What’s Wrong with the Shake Shack?

An urban outdoor restaurant shouldn’t feel like a suburban beach.

As summer brings longer twilights to Manhattan, a gourmet hotdog stand called Shake Shack draws longer lines in Madison Square Park. With a cantilevered and hedge-covered roof, the corrugated lean-to offers broad views across the park’s manicured lawns. Star graphic designer Paula Scher, who made its oversize marquee, calls the building a shrine to “what we want life to be like” in cities. Yet something feels artificial.

Architect Denise MC Lee of SITE Environmental Design says the design aimed to “let the park take over” and the business celebrates the Madison Square Park Conservancy’s urban rescue. The Conservancy started fundraising for public art and tasteful plantings in 2000, when drug dealers roamed the park. After restoring a 19th century statue and redesigning the landscape, the Conservancy teamed with restaurateur Danny Meyer. Together, they persuaded the city to allow a hotdog stand atop an old comfort station. Since its 2004 opening, the Shack has helped the Conservancy’s coffers. And made loyal patrons of the well-heeled young who might otherwise flee on Fridays for the beach. So what’s missing?

Try this thought experiment. Your cousin, a Club Med fan, comes for a visit and can stay for only one meal. You want to show her the stream of shapes, styles and symbols that combine only in the urban outdoors. Witty details and small prices? Shake Shack comes through. Pedestrian rhythm? Shake Shack provides portable chairs and tables. But your cousin won’t see the city’s rich confluence of cultures. While the Shack applies neighboring skyscrapers’ metallic colors to a nostalgic roadside shape, its surroundings feel as placid as a beach enclave. Lee says people mingle here. True. But do this elegant park’s regulars reflect the swirl of cultures and talents of people streaming past on 23rd Street? An urbanistically successful outdoor eatery channels the unique city it occupies, not just one dimension of it. It may need a riskier design. Here are some ideas.

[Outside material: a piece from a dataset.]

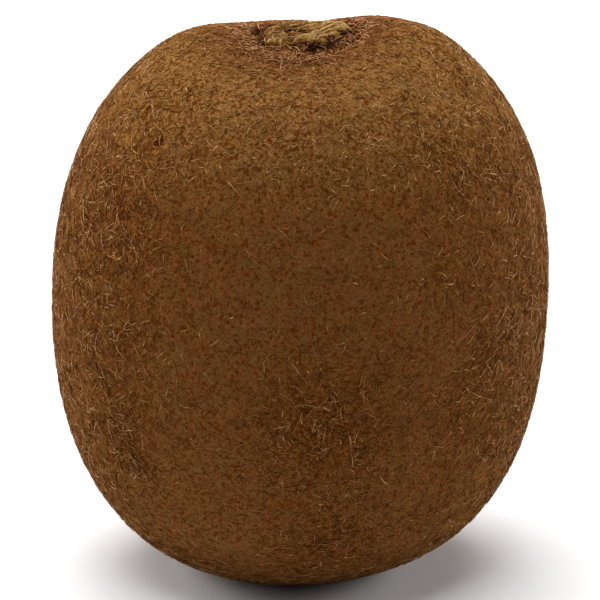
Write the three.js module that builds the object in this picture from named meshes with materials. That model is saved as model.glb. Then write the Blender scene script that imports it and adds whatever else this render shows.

Venturing Out: Can an urban outdoor restaurant feel as carefree as a beachside pavilion while its design honors the city’s cultural mix? Try these exercises.

How can the place become a community center? Habana Outpost: Brooklyn, a solar-powered sandwich place in a crowded but underserved neighborhood, shows free movies and sponsors a flea market in its former auto-repair space. (Habana is sponsoring an urban design tour I’ll cover on External Affairs this summer.) Can surveys reveal the local functions an outdoor restaurant can serve? Can an outdoor restaurant provide playspace? Job training? Gardens and composting?

How can signage use local symbols?
In many cities, immigrants have layered Arabic and Hindi and Congee onto old storefronts. Mombar, an Egyptian restaurant in Queens, graces brownstone pediments with Egyptian icons. The Hester Street Collaborative is using surveys to choose immigrant symbols for street banners in Manhattan’s polyglot Lower East Side.

How can views encompass both landmarks and randomness?
Battery Gardens sits in the southern corner of Manhattan’s Battery Park, offering 270 degrees of harbor at an acute angle to a park path. I got married on the patio. And my wedding portrait’s vital details balance the Statue of Liberty, her torch above whitecaps, with strangers pushing carts and strollers. Each detail elevates the other.

Can you make bustle part of the meal?
Eastern Market, the hub of DC’s suddenly-yup Capitol Hill, sells pancakes and eggs at outdoor tables on weekends amid food vendors’ noisy stalls. What kinds of food (handheld, cheap, do-it-yourself) cohere with busy pedestrian pulse? Do low seats or long awnings channel street flow?

How can your community own the place?
Since you need local sign-off for a permit anyway, why not issue an open call to neighbors? Does a building superintendent play guitar or write one-act plays? Does her niece make a killer sour-cherry cobblers? Can local experts vet or write menus or mix cocktails? How can an urban outdoor restaurant, like a proper city, thrive on cultural and economic exchange?